I occasionally enlist satirical or ironic wit to drive home my more salient points. Humor has a way of penetrating defenses and bypassing even the most formidable interior walls. Also, humor is really funny! Even the most astute and solemn theologian must come to grips with the origins of funny. Either all jokes rose from the pit of hell or our God is hilarious. The fact that you and I exist lends credence to God’s sense of humor. Our hairiness alone cannot be fully explained by functionality. I’m convinced God snickered when he put hair in Adam’s nose and ears.
As with all communication tools, comedy can be used for both noble and ignoble purposes. Humor in particular has the tremendous potential of being misunderstood. We’ve all found ourselves in the awkward position of trying to determine if someone is laughing with us, at us, about us, or simply for no particularly rational reason. Humor requires a bit of context and the ability to read more subtle social cues.
Many jokes simply cease to translate once removed from their initial context. We’ve all experienced this when trying to relay that “really funny thing” that happened the other day. Seldom does the funny translate in the retelling. Instead, we get a blank, waiting for a punch line that will never come stare until we say the obligatory “You had to be there” transition.
Humor requires risk taking. This is primarily because some of the funniest things ever spoken or written reside precariously close to the dreaded “line.” For those of you unfamiliar with the “line,” it is usually referenced only when it has been crossed. Anyone who dabbles in persistent levity will at least once or twice in their life hear the phrase, “You crossed the line.” This pronouncement is usually accompanied by a sour faced scowl or a vitriolic email laden with the perfunctory “How dare you,” “I’d never,” and “You ought to be ashamed of yourself” chastisements.
The problem with the “line” is it has a tendency to migrate with individual preference. Not only does it ebb and flow with personal sensibilities, but that “line” that must not be crossed seems to appear only after it has been crossed. Oh the joy of turning a room full of laughter into an angry mob. Oh the thrill of transforming a good read into an unnecessary trauma. This is the power and fruit of comedic error.
In my defense, I try my best to dance up to the line without going over. Some people get their thrills jumping out of planes or skiing glaciers. I get my kicks trying to get you to laugh about some of your more absurd and possibly irrational behaviors. I start with the premise that we are all messed up, yet still very much loved by God. The very fact we are loved by God allows us to look at our failings.
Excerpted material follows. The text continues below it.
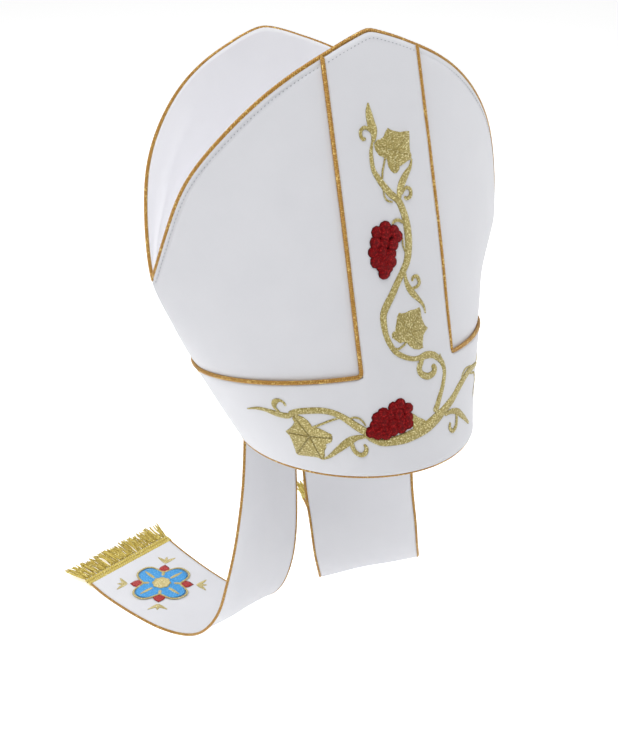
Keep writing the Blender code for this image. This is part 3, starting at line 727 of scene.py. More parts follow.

When we embrace God’s grace, we become more willing to look at our own faults, weaknesses, and sins.
It is truly liberating to confront one’s failings in a moment of mirth. Marriage provides opportunity for such revelation. Many times I’ve found myself caught in a pit of my own stubborn depravity. Unwilling to admit to my wife or to God the wrongness of my disposition, I’ve persisted in holding my anger against my lovely bride. Logic would suggest a careful discussion concerning the central points of our dispute would be the best way to resolve such conflicts. In reality, a humorous non sequitur does the trick. If Jennifer can make me laugh, she’s won the war.
With this in mind, I want to encourage my readers to actively pursue a moment or two of planned foolishness. Laughter might not be the best medicine, but it is covered by most health plans. As for me, I’ll keep dancing the line.